──────── SOURCE MATERIAL ────────

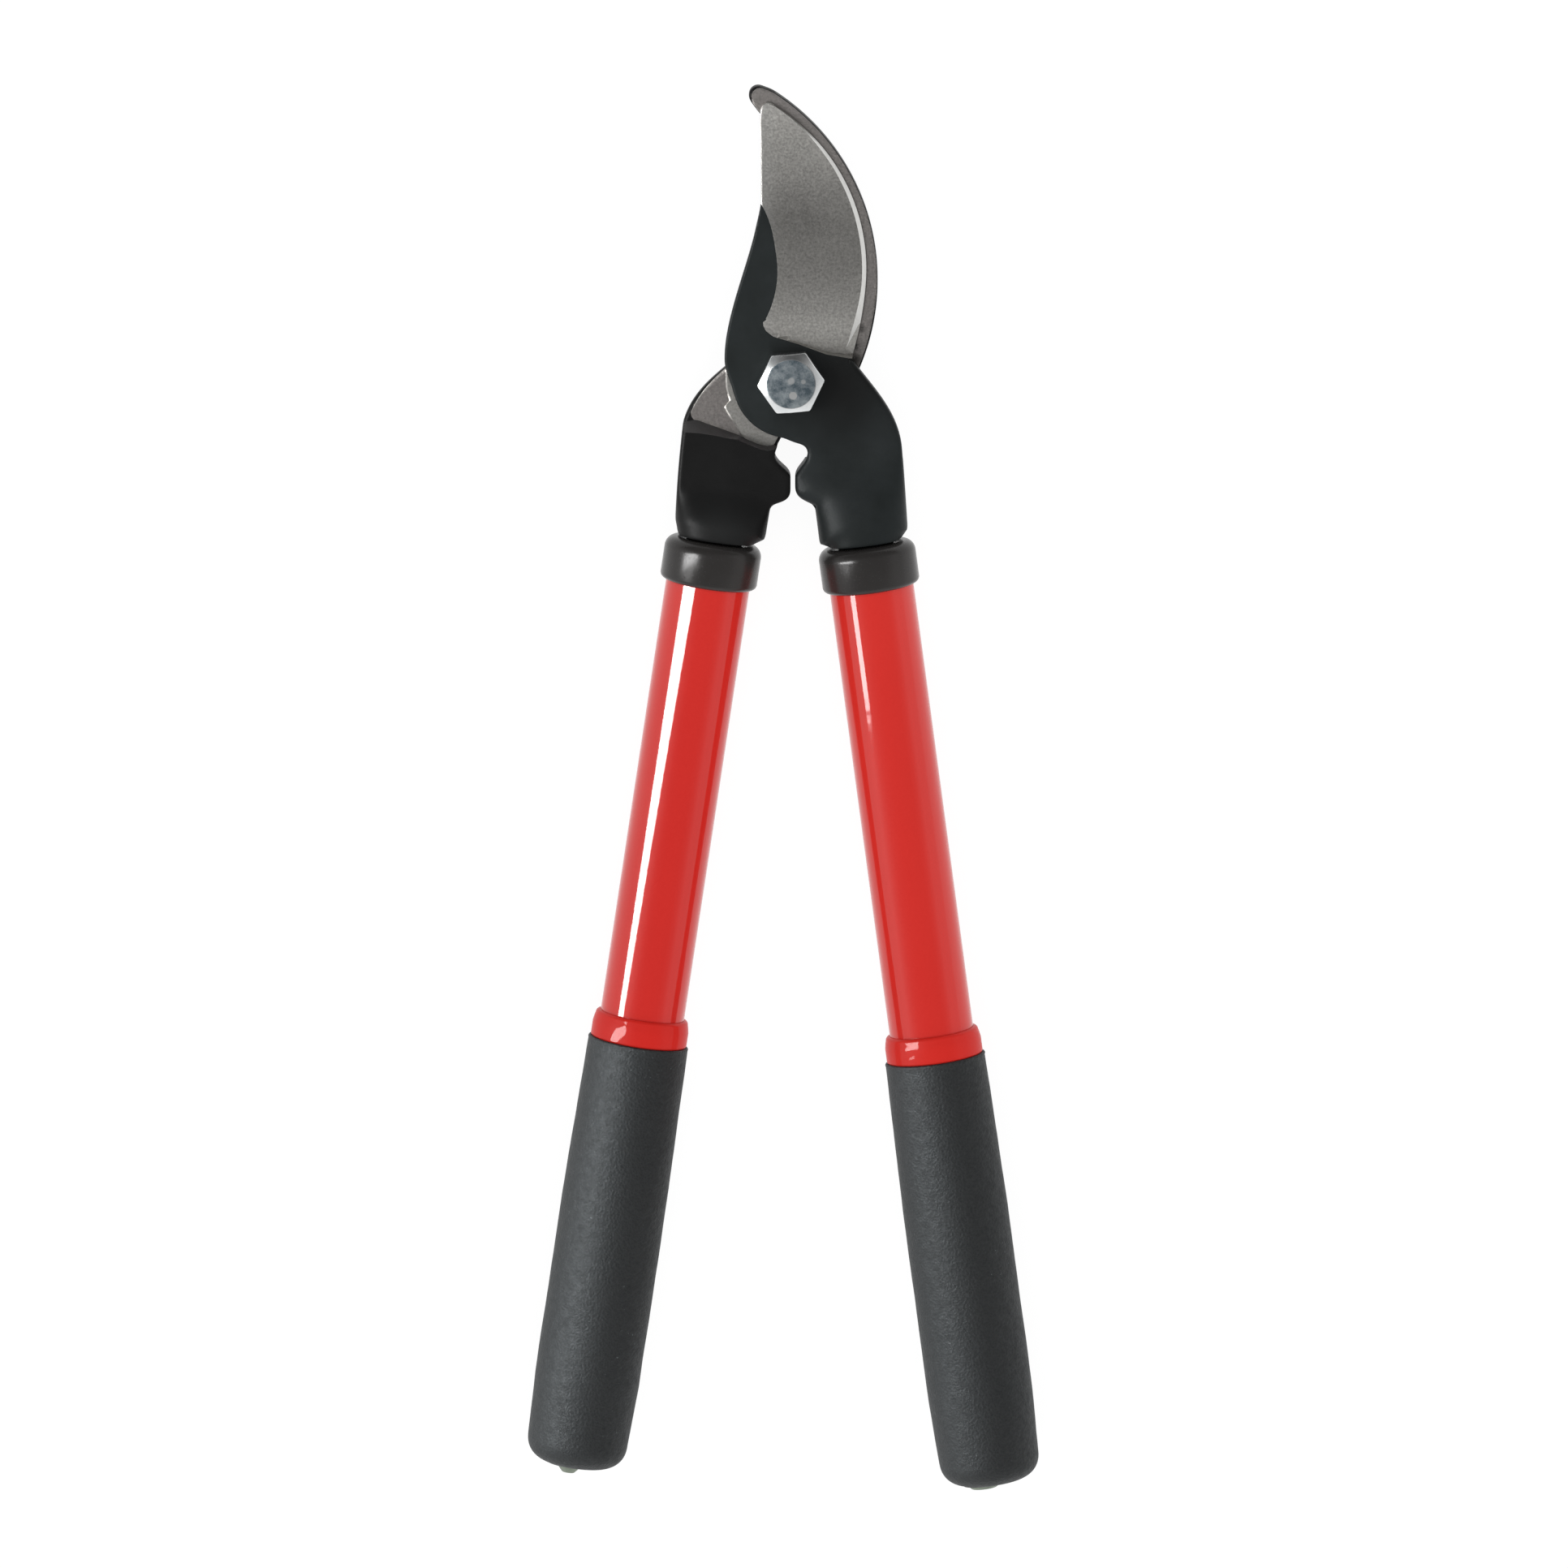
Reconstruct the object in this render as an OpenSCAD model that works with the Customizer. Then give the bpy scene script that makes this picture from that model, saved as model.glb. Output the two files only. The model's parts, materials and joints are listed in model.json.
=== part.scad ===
// Two-handed bypass lopper, lying flat. Millimetres.
// The origin is on the pivot axis, in the plane the tool lies on. +Y points to the blade tip,
// +X to the blade's handle and +Z up, to the head of the pivot bolt.
// The hook half carries the left handle and the bolt. The blade half turns about the bolt.

/* [Head] */
// height of the plane where hook and blade meet, which is also the handles' centre plane
mid_z = 15.3; // [14:0.1:18]
// thickness of the hook's plate
hook_t = 4.6; // [3:0.1:6]
// thickness of the blade's plate
blade_t = 4.8; // [3:0.1:6]
// air between the two plates
plate_gap = 0.15; // [0.1:0.05:0.3]
// radius of the cutting edge's arc
edge_r = 56.3; // [50:0.1:62]
// radius of the arc of the hook's back
hook_back_r = 65.5; // [60:0.1:72]
// radius of both plates round the pivot
boss_r = 16.9; // [15:0.1:18]
// thickness left at the cutting edge
edge_t = 0.25; // [0.15:0.05:0.6]
// radius from the edge arc's centre to the inner border of the ground face
ground_r = 30.6; // [28:0.1:34]
// half height of the round swell where each forging meets its handle
swell_r = 10.2; // [8:0.1:12]

/* [Pivot] */
// bolt shank diameter, M10
bolt_d = 10; // [8:1:12]
// running clearance of the blade on the shank, on the radius
run_gap = 0.06; // [0.02:0.01:0.1]
// wrench size of the bolt head and of the nut
wrench = 17; // [13:1:19]
// height of the bolt head
head_h = 6.4; // [5:0.1:8]
// diameter of the head's round flat top
head_top_d = 14.3; // [12:0.1:16]
// turn of the bolt head about its axis, degrees
head_turn = 2.6; // [0:0.1:30]
// height of the lock nut
nut_h = 7.4; // [6:0.1:10]
// length of bolt that stands out of the nut
bolt_over = 1.3; // [0.5:0.1:3]
// diameter of the washer under the nut
washer_d = 20; // [18:1:22]

/* [Handles] */
// outward tilt of the hook's handle, degrees
hook_tilt = 8.55; // [5:0.05:12]
// outward tilt of the blade's handle, degrees
blade_tilt = 7.6; // [5:0.05:12]
// handle axis to pivot, measured across at the pivot, hook side
hook_off = 15.0; // [12:0.1:18]
// handle axis to pivot, blade side
blade_off = 15.2; // [12:0.1:18]
// outer diameter of the steel tube
tube_d = 24.4; // [20:0.1:28]
// wall of the steel tube
tube_wall = 1.2; // [0.8:0.1:2]
// outer diameter of the plastic ferrule
ferrule_d = 28.2; // [26:0.1:32]
// length of the ferrule
ferrule_l = 12.9; // [10:0.1:18]
// outer diameter of the red ring above each grip
ring_d = 28.0; // [26:0.1:32]
// length of the ring
ring_l = 7.8; // [5:0.1:12]
// foam grip diameter at the ring
grip_top_d = 29.2; // [26:0.1:34]
// foam grip diameter along its lower half
grip_d = 30.6; // [26:0.1:34]
// length of the foam grip
grip_l = 126.4; // [100:0.1:150]
// length of the lower stretch of the grip that is a true cylinder
grip_straight = 55; // [40:1:70]
// length over which the grip tapers to its rounded end
grip_taper_l = 26; // [15:1:40]
// diameter of the grip where its end starts to round
grip_end_d = 29.2; // [26:0.1:32]

/* [Hidden] */
fine = 96;
air = 0.05; // assembly clearance between pieces of one half
hook_side = -1;
blade_side = 1;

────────

### PROMPT
Find the word "from" in the material, then list each line that holds it.

### SOLUTION TO THIS PROBLEM
Reconstruct the object in this render as an OpenSCAD model that works with the Customizer. Then give the bpy scene script that makes this picture from that model, saved as model.glb. Output the two files only. The model's parts, materials and joints are listed in model.json.
// radius from the edge arc's centre to the inner border of the ground face